Sunday, 13 March 2011

The Bicentennial Man

I am not the most emotional person in the world- I have always had a slightly more rational rather than emotional bent of mind. And I very rarely get sentimental about fiction – A live play could still perhaps tug at heartstrings but a film or a book almost never. I do remember feeling a bit sad during the end of Great Expectations as Pip’s great expectations go down the drain but rarely anything else. I have even seen Lady and the Tramp without getting all overwrought. But there is one story which gets me every time I read it – if you have read the title of this post, it’s fairly obvious – The Bicentennial Man, by Isaac Asimov.

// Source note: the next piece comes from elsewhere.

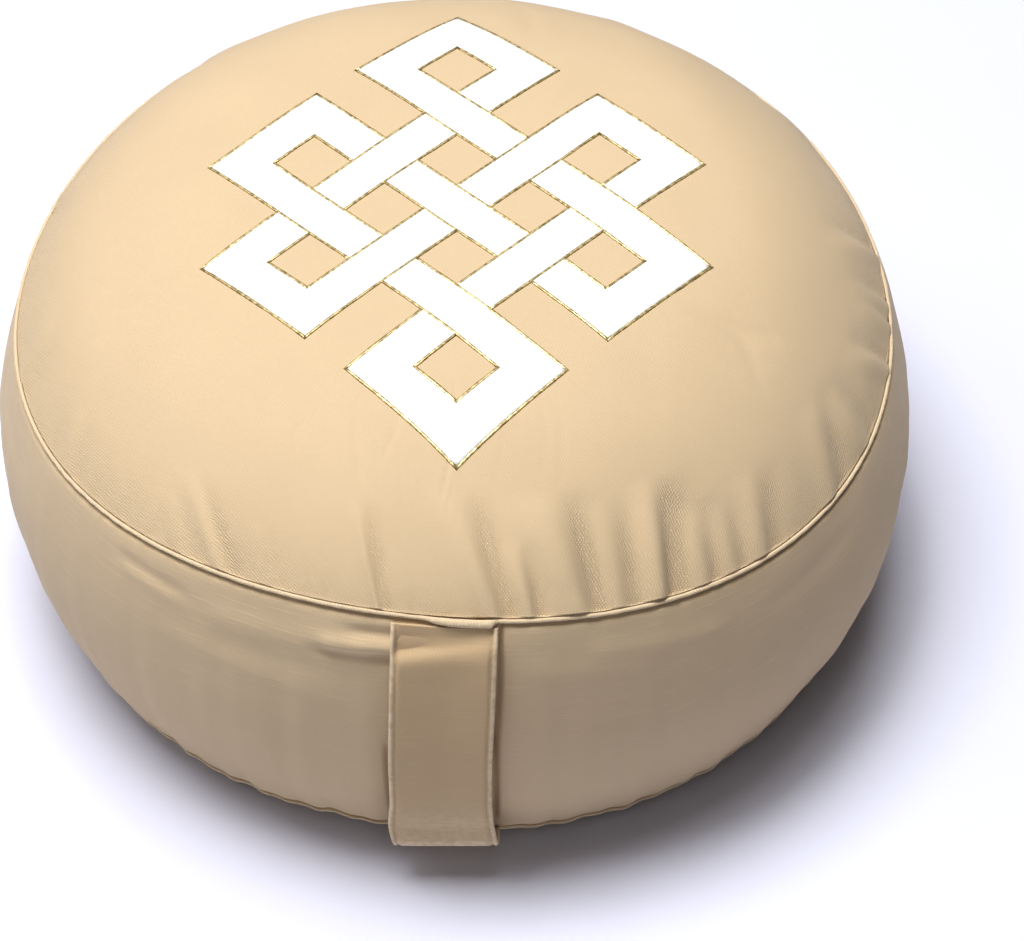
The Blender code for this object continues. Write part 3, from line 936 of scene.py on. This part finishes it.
strap_route = smooth_route(STRAP_ROUTE, STRAP_STEPS)
strap_run = run_lengths(strap_route[:, :2])
strap_slope = np.gradient(strap_route[:, :2], axis=0)
strap_slope /= np.linalg.norm(strap_slope, axis=1, keepdims=True)


def on_strap(across, through):
    """Points over the whole strap: one for each row of the route at each across and through."""
    strap_seam = float(top_seam(STRAP_BEARING)[1])
    height = strap_route[:, 0:1]
    near_top = 1.0 - ease(0.0, STRAP_TOP_FADE, strap_seam - height)
    roundness = 1.0 - STRAP_FLATNESS * (1.0 - near_top)
    flare = 1.0 + STRAP_FLARE * ease(STRAP_FLARE_TOP, STRAP_FLARE_FULL, height)
    aside = strap_route[:, 2:3] + across * flare
    curl = STRAP_CURL * (1.0 - near_top) * ease(0.0, STRAP_WIDTH / 2.0, across)
    curl = curl * ease(STRAP_FLARE_TOP / 2.0, STRAP_FLARE_TOP, height)
    reach = strap_route[:, 1:2] + curl - through * strap_slope[:, 0:1]
    level = height + through * strap_slope[:, 1:2]
    lift = top_seam(STRAP_BEARING + aside / reach)[1] - strap_seam
    sagitta = roundness * (reach - np.sqrt(reach ** 2 - aside ** 2))
    return np.stack((aside, sagitta - reach, level + lift * near_top), axis=-1)


def strap_relief(across):
    """How far the outer cloth stands up from its plane: bends, and the grooves of the stitches."""
    share = across / STRAP_WIDTH + 0.5
    relief = np.zeros((len(strap_run), len(across)))
    for bend in STRAP_BENDS:
        middle = bend.left + (bend.right - bend.left) * share[None, :]
        height = bend.left_height + (bend.right_height - bend.left_height) * share[None, :]
        past = strap_run[:, None] - middle
        width = np.where(past < 0.0, bend.above, bend.below)
        relief += height * np.exp(-(past / width) ** 2)
    relief *= ease(0.0, BEND_INSET, STRAP_WIDTH / 2.0 - np.abs(across))[None, :]
    line = np.abs(across) - (STRAP_WIDTH / 2.0 - STITCH_INSET)
    relief -= STITCH_GROOVE * np.exp(-(line / STITCH_GROOVE_WIDTH) ** 2)[None, :]
    return relief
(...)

By the time Andrew actually says “Little Miss” at the end of the story I almost always have a lump in my throat and am slightly moist in the eyes – every time I read it. It’s a bit difficult to understand why a story of a robot should be so emotional. And as you read the story it doesn’t initially hit you as very emotional. Most Asimov’s robot stories are not emotional at all. In fact, the short stories are often based on word play or hard, cold reasoning. And as Bicentennial Man proceeds it follows the same route- you can see the rational steps in the story as it progresses. But somewhere towards the end it begins to change. Is it the fact that a robot is trying to make himself (itself?) human which is so emotional? Or is it the fact that the robot embraces a human life? After all, when Flint no longer remains immortal in “Requiem for Methuselah” (Star Trek – TOS), it doesn’t create the same impact (even though when Spock learns of Flint’s mortality and that he would die he says that “on that day he shall mourn”) Why should this be different?

Or is it simply Asimov’s genius in narrating the story? Asimov himself has said that this is perhaps the best story he has ever written. But the narrative style is not very different from other Asimov stories. So, what makes this so heart- wrenching? I really don’t have an answer to this question. But it still gets me every time.

I suspect that many people would not have read the story but watched the Robin Williams film. That was a disaster! They completely ruined it and actually had Andrew ending up marrying Little Miss’s grand daughter – Portia (played by the same actress as Little Miss)! They created a female Andrew in Galatea and generally messed up the entire emotional feeling of Andrew wanting to be human.

Which brings me to another point- why has Asimov been so badly brought on to screen. I can think of only two of his books on screen – Bicentennial Man and I, Robot (Fantastic Voyage was an original screen play which Asimov adapted into a book) and both are disasters!

Now, let me rephrase that - If you have never read an Isaac Asimov and indeed, not read the stories which go into I, Robot (the film) you might conceivably like these films. They are well made, slick productions and certainly in the case of I, Robot contains pretty decent action. But the films go so much against the grain of what Asimov stood for that they qualify as disasters on the adaptation itself.

I have already mentioned a bit about The Bicentennial Man where they needlessly introduced a romantic angle (which completely misses the point that Andrew remains a robot and cannot fall in love) …and if I remember correctly wanting to marry Portia is one of his motivations in wanting to be declared human – which goes against the very basis of the story of wanting to be a human for the sake of being human. They also brought in Galatea, a female Andrew – when the uniqueness of Andrew is one of the key points of the story.

But I, Robot is worse. It uses ideas from Asimov’s collection of short stories I, Robot but eventually ends up as a “robot as a menace” story when the entire thrust of I, Robot (the book) and indeed most of Asimov’s robot stories, was to move away from the “robot as a menace” concept. To that extent, the movie is a complete betrayal of Asimov’s ideologies as shown in his books.

It’s not that good science fiction can’t be made on the screen. Both Star Wars and Star Trek (TOS) are pretty good. Jules Verne and H.G. Wells have been adapted quite faithfully. And of course the 2001 series from Arthur C Clarke is good. But for some reason Asimov has not been shown well on screen.

But then, when he writes stories like the Bicentennial Man, who cares about the screen? Magic in prose, is all I can say!